In rendering the opinion expressed below, we have examined and relied upon copies of the Registration Statement and the exhibits filed therewith, and the Mortgage. We have also examined originals, or copies of originals certified to our satisfaction, of such agreements, documents, certificates and statements of government officials and other instruments, and have examined such questions of law and have satisfied ourselves as to such matters of fact, as we have considered relevant and necessary as a basis for this opinion letter. We have assumed: (i) the genuineness of all signatures; (ii) the legal capacity of natural

 

ATLANTA AUSTIN BANGKOK BEIJING BOSTON BRUSSELS CHARLOTTE DALLAS DUBAI HOUSTON LONDON LOS ANGELES

MIAMI NEW YORK NORFOLK RALEIGH/DURHAM RICHMOND SAN FRANCISCO THE WOODLANDS TYSONS WASHINGTON, DC

www.HuntonAK.com


Pacific Gas and Electric Company

November 16, 2020

Page 2

 

persons; (iii) the authenticity of all documents submitted to us as originals and (iv) the conformity to original documents of all documents submitted to us as certified or photostatic copies and the authenticity of the originals of such latter documents. We have also assumed that the Mortgage will be the valid and legally binding obligation of the Trustee.
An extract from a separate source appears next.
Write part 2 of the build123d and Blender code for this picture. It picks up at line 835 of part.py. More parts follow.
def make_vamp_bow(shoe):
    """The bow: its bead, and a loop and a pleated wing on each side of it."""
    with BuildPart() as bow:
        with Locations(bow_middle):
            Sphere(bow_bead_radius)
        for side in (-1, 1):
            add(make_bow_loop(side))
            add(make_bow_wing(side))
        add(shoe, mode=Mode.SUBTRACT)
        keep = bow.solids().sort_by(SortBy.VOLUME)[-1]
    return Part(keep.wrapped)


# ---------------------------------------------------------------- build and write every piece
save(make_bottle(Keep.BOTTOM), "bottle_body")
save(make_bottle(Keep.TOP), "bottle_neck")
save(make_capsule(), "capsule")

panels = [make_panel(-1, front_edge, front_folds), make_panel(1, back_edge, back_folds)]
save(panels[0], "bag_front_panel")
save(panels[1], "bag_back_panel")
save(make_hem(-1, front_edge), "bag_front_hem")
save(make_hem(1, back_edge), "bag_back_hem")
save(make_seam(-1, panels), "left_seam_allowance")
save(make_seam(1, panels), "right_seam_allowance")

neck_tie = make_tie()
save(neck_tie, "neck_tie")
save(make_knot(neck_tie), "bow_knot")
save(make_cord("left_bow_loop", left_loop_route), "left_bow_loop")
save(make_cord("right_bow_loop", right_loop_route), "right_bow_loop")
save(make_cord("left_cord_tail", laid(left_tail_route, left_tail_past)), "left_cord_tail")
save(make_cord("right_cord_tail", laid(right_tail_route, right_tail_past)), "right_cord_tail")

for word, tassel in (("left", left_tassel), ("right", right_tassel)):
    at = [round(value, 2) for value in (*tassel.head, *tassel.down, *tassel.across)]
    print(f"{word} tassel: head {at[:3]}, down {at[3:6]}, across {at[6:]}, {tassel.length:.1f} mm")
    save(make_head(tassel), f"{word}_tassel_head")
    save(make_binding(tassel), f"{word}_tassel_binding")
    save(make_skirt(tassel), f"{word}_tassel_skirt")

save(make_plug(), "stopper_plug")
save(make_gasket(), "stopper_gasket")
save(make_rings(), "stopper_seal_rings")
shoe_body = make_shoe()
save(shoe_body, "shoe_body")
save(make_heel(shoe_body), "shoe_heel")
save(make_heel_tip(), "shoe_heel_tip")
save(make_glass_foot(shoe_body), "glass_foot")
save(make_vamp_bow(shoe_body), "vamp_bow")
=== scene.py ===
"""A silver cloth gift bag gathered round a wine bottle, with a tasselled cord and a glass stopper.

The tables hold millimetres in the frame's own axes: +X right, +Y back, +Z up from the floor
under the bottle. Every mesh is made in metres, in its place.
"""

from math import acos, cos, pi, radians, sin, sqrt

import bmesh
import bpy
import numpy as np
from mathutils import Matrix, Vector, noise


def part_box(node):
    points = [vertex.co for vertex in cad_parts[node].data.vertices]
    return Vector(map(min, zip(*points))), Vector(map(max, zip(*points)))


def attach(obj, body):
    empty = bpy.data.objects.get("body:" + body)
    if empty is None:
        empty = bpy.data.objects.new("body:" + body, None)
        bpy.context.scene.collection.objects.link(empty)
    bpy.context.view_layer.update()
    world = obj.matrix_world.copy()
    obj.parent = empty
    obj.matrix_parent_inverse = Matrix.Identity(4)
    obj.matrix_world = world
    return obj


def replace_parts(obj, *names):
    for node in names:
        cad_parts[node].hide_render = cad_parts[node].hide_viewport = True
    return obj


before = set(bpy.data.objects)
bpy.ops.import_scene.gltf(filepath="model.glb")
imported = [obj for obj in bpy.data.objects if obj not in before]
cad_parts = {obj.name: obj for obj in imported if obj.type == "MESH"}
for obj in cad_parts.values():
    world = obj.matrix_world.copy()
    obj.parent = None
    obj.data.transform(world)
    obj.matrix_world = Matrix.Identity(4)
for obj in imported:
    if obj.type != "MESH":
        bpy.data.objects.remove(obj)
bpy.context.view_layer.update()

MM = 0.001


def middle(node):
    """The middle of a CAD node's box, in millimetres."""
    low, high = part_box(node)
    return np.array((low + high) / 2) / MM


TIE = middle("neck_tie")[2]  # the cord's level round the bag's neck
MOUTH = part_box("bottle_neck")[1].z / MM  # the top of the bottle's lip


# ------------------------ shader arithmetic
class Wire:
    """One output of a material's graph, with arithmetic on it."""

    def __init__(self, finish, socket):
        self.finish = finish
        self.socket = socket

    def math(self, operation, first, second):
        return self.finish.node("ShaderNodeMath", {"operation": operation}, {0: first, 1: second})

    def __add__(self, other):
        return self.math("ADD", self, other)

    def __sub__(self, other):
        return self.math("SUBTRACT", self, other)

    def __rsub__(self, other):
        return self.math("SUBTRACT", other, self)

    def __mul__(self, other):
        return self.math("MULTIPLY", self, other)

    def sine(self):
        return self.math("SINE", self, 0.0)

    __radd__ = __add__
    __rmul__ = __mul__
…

Based on the foregoing, and subject to the qualifications and limitations hereinafter set forth, we are of the opinion that the Mortgage Bonds, when duly authenticated by the Trustee and issued and delivered by the Company against payment therefor in accordance with the terms of the Underwriting Agreement and the Mortgage, will constitute the valid and binding obligations of the Company (subject to bankruptcy, insolvency, liquidation, receivership, reorganization, moratorium, fraudulent conveyance, transfer or other laws of general applicability relating to or affecting the enforcement of mortgagees’ and other creditors’ rights and by the effect of general principles of equity, regardless of whether considered in a proceeding at law or in equity).
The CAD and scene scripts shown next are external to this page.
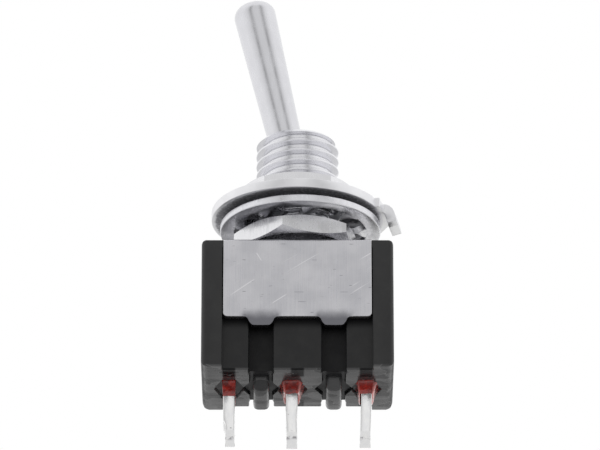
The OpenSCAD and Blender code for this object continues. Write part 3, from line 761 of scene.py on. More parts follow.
# %% [markdown]
# ## Edges of the case
# A mould gives each kind of edge its own radius: wide where the case is held, next to none
# where the bracket seats. One Bevel can do them all, if each edge carries its share of the
# widest radius as a weight. The share is worked out from where the edge lies.

# %% Case edges
CORNER_ROUND, BOTTOM_ROUND, TOP_ROUND = 0.35, 0.5, 0.28
SEAT_ROUND, LEG_ROUND, GROOVE_ROUND = 0.03, 0.05, 0.09
RIB_END_ROUND, RIB_CORNER_ROUND = 0.3, 0.2


def edge_radius(middle, along, near=0.02):
    """The radius of one of the case's edges, from where it lies."""
    at_side = abs(abs(middle.x) - CASE_HIGH.x) < near
    at_face = abs(abs(middle.y) - CASE_HIGH.y) < near
    if at_side and at_face:
        return CORNER_ROUND
    if at_side and abs(middle.z - CASE_BOTTOM) < near:
        return BOTTOM_ROUND
    if at_side and abs(middle.z - CASE_TOP) < near:
        return TOP_ROUND
    if abs(abs(middle.x) - SEAT_X) < near and middle.z > -SHEET_T - near:
        return SEAT_ROUND
    if SEAT_X - near < abs(middle.x) < FLAT_X + near:
        return 0.0 if middle.z > LEDGE_Z - near else LEG_ROUND
    inside = abs(middle.x) < CAVITY_X + 0.1 and abs(middle.y) < CAVITY_Y + 0.1
    return 0.0 if inside else GROOVE_ROUND


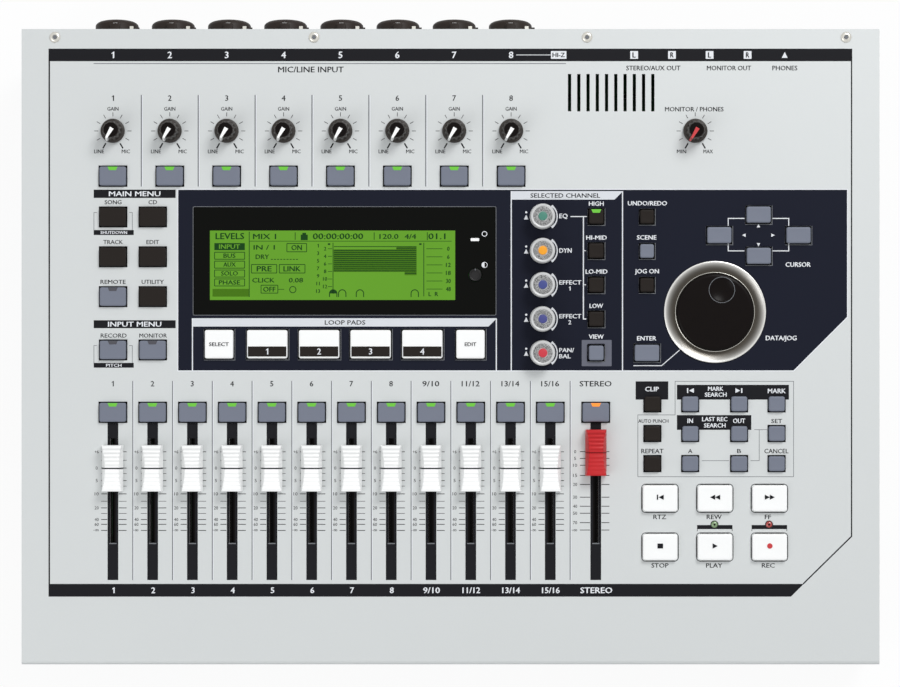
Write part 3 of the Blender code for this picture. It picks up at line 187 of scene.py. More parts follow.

We do not express any opinion herein concerning any law other than the law of the State of New York, the General Corporation Law of the State of California and the federal law of the United States.

We hereby consent to the filing of this opinion letter as an exhibit to the Registration Statement and to all references to us included in or made a part of the Registration Statement. In giving the foregoing consent, we do not hereby admit that we come within the category of persons whose consent is required under Section 7 of the Securities Act or the rules and regulations of the SEC thereunder. This opinion letter is limited to the matters stated in this opinion letter, and no opinion may be implied or inferred beyond the matters expressly stated in this opinion letter. This opinion letter is given as of the date hereof, and we assume no obligation to advise you after the date hereof of facts or circumstances that come to our attention or changes in the law, including judicial or administrative interpretations thereof, that occur which could affect the opinions contained herein.